2. There are as many versions of the Thanksgiving meal as the countless cultures that thrive side by side in America. In many cases, it is during the holidays that long-upheld traditions clash with the realities lived by the younger generations trying to make it in a confusing and complex society. Gurinder Chadha’s What’s Cooking is so far the best illustration of these tensions, showing us the preparations and the gatherings in four different families: Jewish, African-American, Latino and Asian.

3. Everybody knows that the Thanksgiving turkey can easily turn into a weapon of humiliations and punishment, as Jodie Foster’s Home for the Holidays (1995) flaunts for everybody to see. It is yet another turkey-centered family drama, but Holly Hunter and Robert Downey Jr’s performances make it enjoyable and graciously grating.

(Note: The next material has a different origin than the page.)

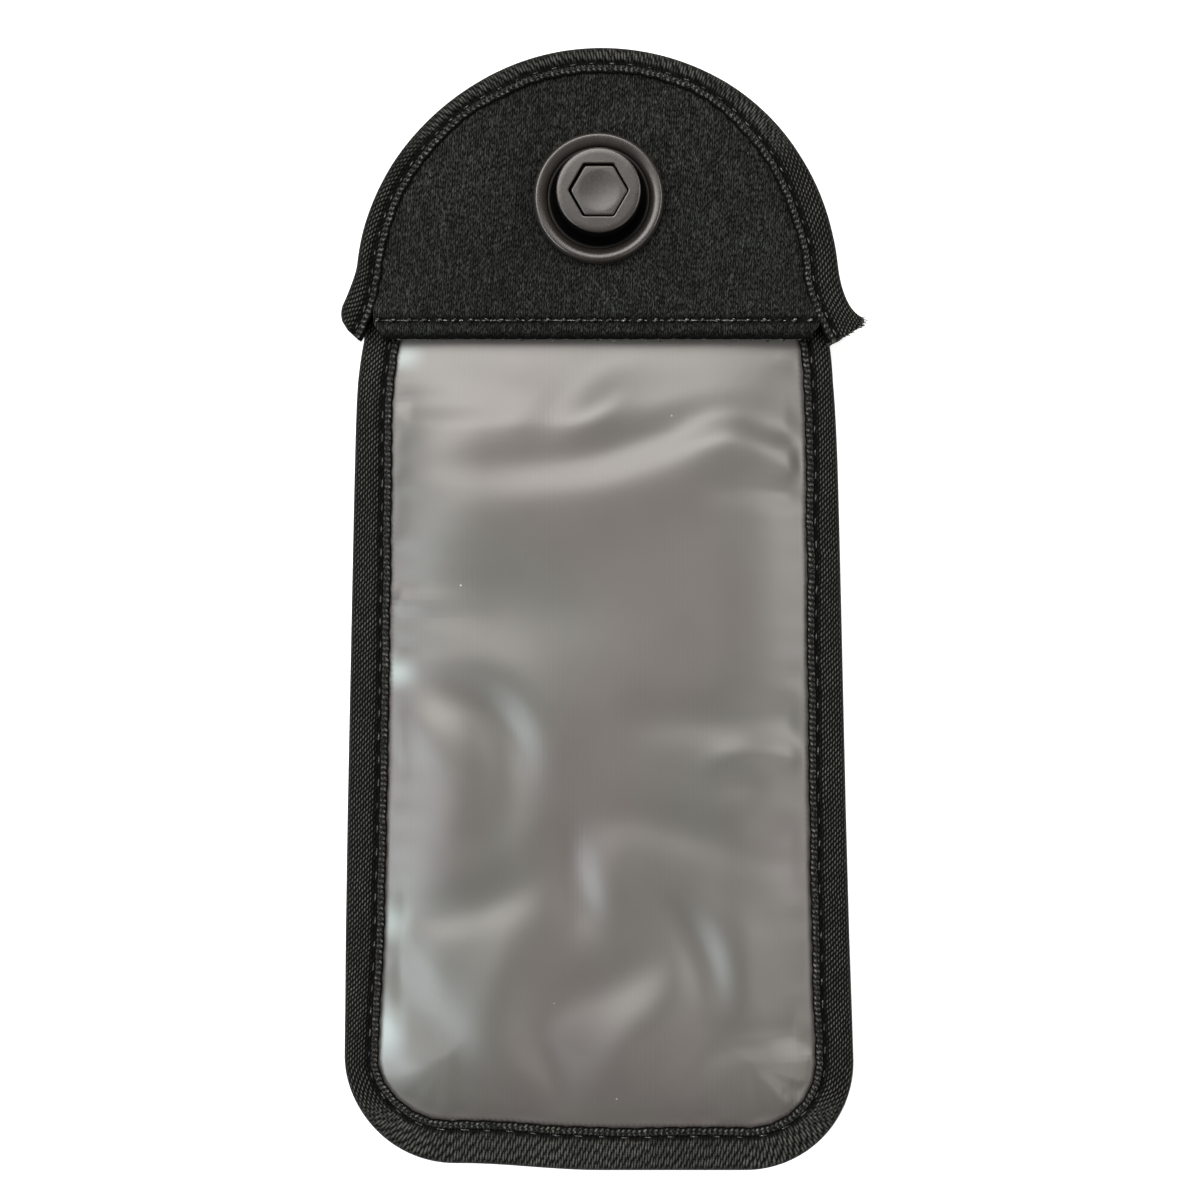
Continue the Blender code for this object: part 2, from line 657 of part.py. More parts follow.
def build_window_film():
    """Frosted film: clamped flat along its edges, standing up over the pocket in soft folds."""
    shape = bmesh.new()
    rows = film_half()
    for side in (1, -1):
        grid = []
        for row in rows:
            points = [film_point(Vector((side * place.x, place.y)), inward) for place, inward in row]
            grid.append([shape.verts.new(point) for point in points])
        for upper, lower in zip(grid, grid[1:]):
            for i in range(len(upper) - 1):
                corners = [upper[i], upper[i + 1], lower[i + 1], lower[i]]
                shape.faces.new(corners[::side])
    bmesh.ops.remove_doubles(shape, verts=shape.verts, dist=WELD)
    bmesh.ops.recalc_face_normals(shape, faces=shape.faces)
    if sum(face.normal.z for face in shape.faces) < 0:
        bmesh.ops.reverse_faces(shape, faces=shape.faces)
    mesh = bpy.data.meshes.new("window_film")
    shape.to_mesh(mesh)
    shape.free()
    smooth(mesh)
    film = add_object("window_film", mesh, FILM)
    shell = film.modifiers.new("thickness", "SOLIDIFY")
    shell.thickness = FILM_THICKNESS
    shell.offset = 1.0


# Lock

def build_flange():
    """Flange with its raised rim and the neck that is riveted over inside the flap."""
    crest = RIM_WALL_RADIUS + RIM_CREST_WIDTH
    rim_bevel = RIM_CREST_WIDTH / 3
    rivet = NECK_RADIUS + RIVET_REACH
    profile = [
        (RIM_WALL_RADIUS, RIM_TOP - rim_bevel),
        (RIM_WALL_RADIUS + rim_bevel, RIM_TOP),
        (crest, RIM_TOP),
        (FLANGE_RADIUS, FLANGE_BOTTOM + FLANGE_EDGE_HEIGHT),
        (FLANGE_RADIUS, FLANGE_BOTTOM + FLANGE_EDGE_BEVEL),
        (FLANGE_RADIUS - FLANGE_EDGE_BEVEL, FLANGE_BOTTOM),
        (NECK_RADIUS, FLANGE_BOTTOM),
        (NECK_RADIUS, RIVET_TOP),
        (rivet, RIVET_TOP),
        (rivet, RIVET_BOTTOM + FLANGE_EDGE_BEVEL),
        (rivet - FLANGE_EDGE_BEVEL, RIVET_BOTTOM),
        (BORE_RADIUS, RIVET_BOTTOM),
        (BORE_RADIUS, FLANGE_FLOOR),
        (RIM_WALL_RADIUS, FLANGE_FLOOR),
    ]
    turned("lock_flange", profile, LOCK_SHELL, ring=True)


def hex_radius(flats):
    """Distance from the middle to a corner of a hexagon, from its width across the flats."""
    return flats / 2 / math.cos(math.pi / 6)


def build_cap():
    """Cap over the clutch, with a hexagonal window in its top."""
    inner = CAP_RADIUS - CAP_WALL
    turns = np.linspace(0.0, math.pi / 2, ROUND_STEPS + 1)
    corner = CAP_RADIUS - CAP_EDGE_ROUND
    shoulder = CAP_TOP - CAP_EDGE_ROUND
    profile = [
        (0.0, CAP_TOP),
        *[(corner + CAP_EDGE_ROUND * math.sin(a), shoulder + CAP_EDGE_ROUND * math.cos(a)) for a in turns],
        (CAP_RADIUS, CAP_BOTTOM),
        (inner, CAP_BOTTOM),
        (inner, CAP_CEILING),
        (0.0, CAP_CEILING),
    ]
    cap = turned("lock_cap", profile, LOCK_SHELL)
    window = hex_radius(HEX_WINDOW)
    above = CAP_TOP + SEAT_GAP
    below = CAP_CEILING - SEAT_GAP
    window_profile = [(0.0, above), (window, above), (window, below), (0.0, below)]
    boolean(cap, turned("hex_window", window_profile, steps=HEX_TURN))


def build_core():
    """Core inside the cap: a drum with the clutch's cavity, and a hexagonal post in the window."""
    profile = [
        (0.0, CORE_SHOULDER),
        (CORE_RADIUS, CORE_SHOULDER),
        (CORE_RADIUS, CAP_BOTTOM),
        (0.0, CAP_BOTTOM),
    ]
    core = turned("hex_core", profile, LOCK_SHELL)
    post = hex_radius(POST_WIDTH)
    post_profile = [
        (0.0, POST_TOP),
        (post - HEX_CHAMFER, POST_TOP),
        (post, POST_TOP - HEX_CHAMFER),
        (post, CORE_SHOULDER - SEAT_GAP),
        (0.0, CORE_SHOULDER - SEAT_GAP),
    ]
    boolean(core, turned("hex_post", post_profile, steps=HEX_TURN), "UNION")
    below = CAP_BOTTOM - SEAT_GAP
    boolean(core, drum("clutch_cavity", CAVITY_RADIUS, below, CAVITY_CEILING, SMALL_TURN))
    shares = np.linspace(DISH_OVERREACH, 0.0, DISH_STEPS + 1)
    bowl = [(DISH_RADIUS * share, POST_TOP - DISH_DEPTH * (1 - share ** 2)) for share in shares]
    boolean(core, turned("dish", [(0.0, bowl[0][1])] + bowl, steps=SMALL_TURN))


def ring(name, inner, outer, bottom, top, material, steps=LARGE_TURN):
    """Flat ring on the lock's axis."""
    profile = [(outer, top), (outer, bottom), (inner, bottom), (inner, top)]
    turned(name, profile, material, steps, ring=True)


def build_washers():
    """Washer under the flap that the neck is riveted on, and washer pressed on the pin."""
    bottom = FRONT_WASHER_TOP - WASHER_THICKNESS
    ring("front_washer", NECK_RADIUS + SEAT_GAP, FRONT_WASHER_RADIUS, bottom, FRONT_WASHER_TOP, STEEL)
    top = BACK_WASHER_BOTTOM + WASHER_THICKNESS
    ring("back_washer", BORE_RADIUS, BACK_WASHER_RADIUS, BACK_WASHER_BOTTOM, top, STEEL)


def build_clutch():
    """Cone that wedges the balls, the cage that carries them, the balls and the spring."""
    outer = CAVITY_RADIUS - SEAT_GAP
    cone_profile = [
        (outer, CONE_TOP),
        (outer, CAP_BOTTOM),
        (BORE_RADIUS, CAP_BOTTOM),
        (BORE_RADIUS, CONE_SEAT),
        (CONE_THROAT, CONE_SEAT),
        (CONE_MOUTH, CONE_TOP),
    ]
    turned("clutch_cone", cone_profile, STEEL, SMALL_TURN, ring=True)

    cage_profile = [
        (CAGE_HEAD_RADIUS, CAGE_HEAD_TOP),
        (CAGE_HEAD_RADIUS, CAGE_HEAD_BOTTOM),
        (CAGE_SLEEVE_RADIUS, CAGE_HEAD_BOTTOM),
        (CAGE_SLEEVE_RADIUS, CAGE_FOOT),
        (BORE_RADIUS, CAGE_FOOT),
        (BORE_RADIUS, CAGE_HEAD_TOP),
    ]
    cage = turned("ball_cage", cage_profile, STEEL, SMALL_TURN, ring=True)
    for number in range(BALL_COUNT):
        angle = math.pi / 2 + number * 2 * math.pi / BALL_COUNT
        outward = Vector((math.cos(angle), math.sin(angle), 0.0))
        ball_centre = LOCK_CENTRE + outward * BALL_ORBIT + Vector((0.0, 0.0, BALL_Z))
        boolean(cage, ball_pocket(f"ball_pocket_{number + 1}", ball_centre, outward))
        build_ball(f"ball_{number + 1}", ball_centre)
    build_spring()


def ball_pocket(name, centre, outward):
    """Cutter for one ball's pocket, a radial drum through the cage's sleeve."""
    shape = bmesh.new()
    radius = BALL_RADIUS + BALL_PLAY
    depth = 2 * (CAGE_SLEEVE_RADIUS - BORE_RADIUS + SEAT_GAP)
    bmesh.ops.create_cone(
        shape, cap_ends=True, segments=SMALL_TURN, radius1=radius, radius2=radius, depth=depth
    )
    mesh = bpy.data.meshes.new(name)
    shape.to_mesh(mesh)
    shape.free()
    item = add_object(name, mesh)
    item.location = centre
    item.rotation_euler = outward.to_track_quat("Z", "Y").to_euler()
    return item


def build_ball(name, centre):
    """One clutch ball, with its origin at its centre."""
    shape = bmesh.new()
    bmesh.ops.create_uvsphere(shape, u_segments=12, v_segments=8, radius=BALL_RADIUS)
    mesh = bpy.data.meshes.new(name)
    shape.to_mesh(mesh)
    shape.free()
    mesh.shade_smooth()
    item = add_object(name, mesh, STEEL)
    item.location = centre


def build_spring():
    """Compression spring between the cage's head and the cavity's ceiling."""
    bottom = SPRING_BOTTOM + SPRING_WIRE / 2
    top = SPRING_TOP - SPRING_WIRE / 2
    route = []
    for step in range(int(SPRING_TURNS * SPRING_STEPS) + 1):
        share = step / int(SPRING_TURNS * SPRING_STEPS)
        turn = share * SPRING_TURNS * 2 * math.pi
        x = SPRING_RADIUS * math.cos(turn)
        y = SPRING_RADIUS * math.sin(turn)
        route.append((x, y, bottom + (top - bottom) * share))
    spring = tube("clutch_spring", route, SPRING_WIRE / 2, STEEL)
    spring.location = LOCK_CENTRE


def build_pin():
    """Pin through both panels, with shallow grooves where the balls grip, and its back button."""
    groove_run = GROOVE_PITCH / 4
    shaft = [(0.0, PIN_TIP), (PIN_RADIUS / 2, PIN_TIP), (PIN_RADIUS, PIN_TIP - PIN_POINT)]
    for number in range(GROOVE_COUNT):
        middle = BALL_Z + GROOVE_PITCH * ((GROOVE_COUNT - 1) / 2 - number)
        shaft.append((PIN_RADIUS, middle + groove_run))
        shaft.append((PIN_RADIUS - GROOVE_DEPTH, middle))
        shaft.append((PIN_RADIUS, middle - groove_run))
    profile = shaft + [
        (PIN_RADIUS, BUTTON_THICKNESS),
        (PIN_HEAD_RADIUS, BUTTON_THICKNESS),
        (PIN_HEAD_RADIUS, PIN_HEAD_BOTTOM),
        (0.0, PIN_HEAD_BOTTOM),
    ]
    turned("pin", profile, STEEL, SMALL_TURN)

    pocket = PIN_HEAD_RADIUS + SEAT_GAP
    button_profile = [
        (0.0, BUTTON_POCKET_FLOOR),
        (pocket, BUTTON_POCKET_FLOOR),
        (pocket, BUTTON_THICKNESS),
        (BUTTON_RADIUS, BUTTON_THICKNESS),
        (BUTTON_RADIUS, BUTTON_BEVEL),
        (BUTTON_RADIUS - BUTTON_BEVEL, 0.0),
        (0.0, 0.0),
    ]
    turned("pin_button", button_profile, BUTTON_PLASTIC)


build_back_panel()
build_front_flap()
build_window_film()
build_bindings()
build_flange()
build_cap()
build_core()
build_washers()
build_clutch()
build_pin()
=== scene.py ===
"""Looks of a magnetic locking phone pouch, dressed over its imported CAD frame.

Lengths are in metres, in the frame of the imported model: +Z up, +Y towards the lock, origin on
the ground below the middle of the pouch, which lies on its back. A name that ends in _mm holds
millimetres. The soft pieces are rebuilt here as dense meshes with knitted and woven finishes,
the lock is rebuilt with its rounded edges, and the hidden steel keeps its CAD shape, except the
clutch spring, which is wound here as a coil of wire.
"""

from __future__ import annotations

import logging
import math
import sys
from dataclasses import dataclass, field
from enum import Enum
from typing import Any

import bmesh
import bpy
import numpy as np
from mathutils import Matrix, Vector, geometry


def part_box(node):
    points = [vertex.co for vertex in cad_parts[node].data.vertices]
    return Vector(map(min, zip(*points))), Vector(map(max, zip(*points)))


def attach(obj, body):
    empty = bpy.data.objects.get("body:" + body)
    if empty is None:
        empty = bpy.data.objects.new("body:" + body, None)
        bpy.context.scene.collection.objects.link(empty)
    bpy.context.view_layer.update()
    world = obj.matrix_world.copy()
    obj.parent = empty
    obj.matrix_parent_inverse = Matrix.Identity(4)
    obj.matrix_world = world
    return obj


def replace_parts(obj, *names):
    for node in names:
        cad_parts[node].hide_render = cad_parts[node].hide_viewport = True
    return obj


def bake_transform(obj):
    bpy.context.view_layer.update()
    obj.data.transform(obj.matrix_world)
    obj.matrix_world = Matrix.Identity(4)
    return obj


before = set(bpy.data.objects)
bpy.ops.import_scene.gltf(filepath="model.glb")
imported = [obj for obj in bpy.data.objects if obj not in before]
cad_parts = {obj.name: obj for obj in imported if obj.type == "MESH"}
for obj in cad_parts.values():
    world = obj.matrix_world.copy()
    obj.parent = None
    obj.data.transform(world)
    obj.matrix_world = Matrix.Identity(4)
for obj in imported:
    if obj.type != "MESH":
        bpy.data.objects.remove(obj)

log = logging.getLogger("pouch")

Colour = tuple[float, float, float]

MM = 0.001
POUCH_BODY = "pouch"


class Slot(Enum):
    """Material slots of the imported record."""

    NEOPRENE = "neoprene"
    TAPE = "binding_tape"
    THREAD = "thread"
    FILM = "film"
    SHELL = "lock_shell"
    BUTTON = "button_plastic"
    STEEL = "steel"


class Side(Enum):
    """Sides of the pouch, by the sign of X."""

    RIGHT = 1
    LEFT = -1


class Twill(Enum):
    """Way the yarns of a tape lean, seen along the tape."""

    TOWARDS_LIP = 1
    TOWARDS_FOLD = -1


# Shapes worked out as numbers


def ease(share: np.ndarray | float) -> np.ndarray:
    """Smooth step from 0 to 1, level at both ends."""
    clipped = np.clip(share, 0.0, 1.0)
    return clipped * clipped * (3 - 2 * clipped)


def bell(distance: np.ndarray, reach: float) -> np.ndarray:
    """Bell curve of height 1 that fades over a reach."""
    return np.exp(-((distance / reach) ** 2))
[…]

4. If you feel so removed from festive meals brimming with love that you’d rather ease on down the road with a scarecrow, if toiling in the kitchen and washing dishes feels like working in the sweatshop of Evillene the wicked witch, Sidney Lumet’s The Wiz (1978) is the movie for you. The Quincy Jones’ hallucinating, mildly psychedelic take on the Wizard of Oz is a gentle antidote for the holiday blues. In the end, though, you might find yourself pining for home and for a brand new day…

5. Although not a holiday movie per se, Ang Lee’s The Ice Storm (1997) deserves a special mention thanks to a brief but memorable scene where Christina Ricci, asked to say grace for Thanksgiving, starts a rant about empty material goods, the wastefulness of the celebration and even the massacres of the natives at the hand of the white colonists. Connecticut suburban life at its best.